The computer-readable code when executed by computing apparatus may cause the computing apparatus to refrain from using the measured signal strength to estimate a distance between the first and second devices when signal strength is below a threshold signal strength.

The computer-readable code when executed by computing apparatus may cause the computing apparatus to use measured signal strength from signals transmitted in both directions between the first and second devices to estimate the distance between the devices.

The computer-readable code when executed by computing apparatus may cause the computing apparatus to use the highest measured signal strength from signals transmitted in both directions between the first and second devices to estimate the distance between the devices.

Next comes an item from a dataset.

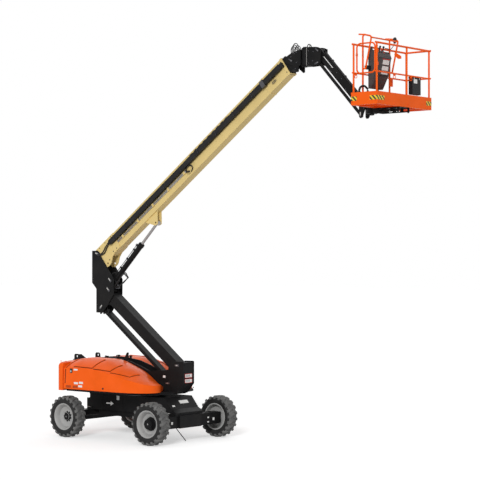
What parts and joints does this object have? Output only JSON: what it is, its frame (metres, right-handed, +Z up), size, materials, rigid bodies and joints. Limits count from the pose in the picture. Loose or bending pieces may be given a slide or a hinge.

The computer-readable code when executed by computing apparatus may cause the computing apparatus to use the measured signal strength to estimate a distance between the first and second devices may comprise:

storing first and second collections of data sets, each of the data sets of the first collection comprising an emission time stamp, each of the data sets of the second collection comprising a reception time stamp and data indicative of the measured received signal strength;

using emission time stamps and reception time stamps of the data sets to identify a data set of the first collection that corresponds to a data set of the second collection; and

using the data indicative of the signal strength from the identified data set of the second collection to estimate the distance between the first and second devices. A fourth aspect of the invention provides apparatus comprising:

means for detecting an audio signal emitted by the first device;

means for measuring a strength of the audio signal; and

means for using the measured signal strength to estimate a distance between the first and second devices.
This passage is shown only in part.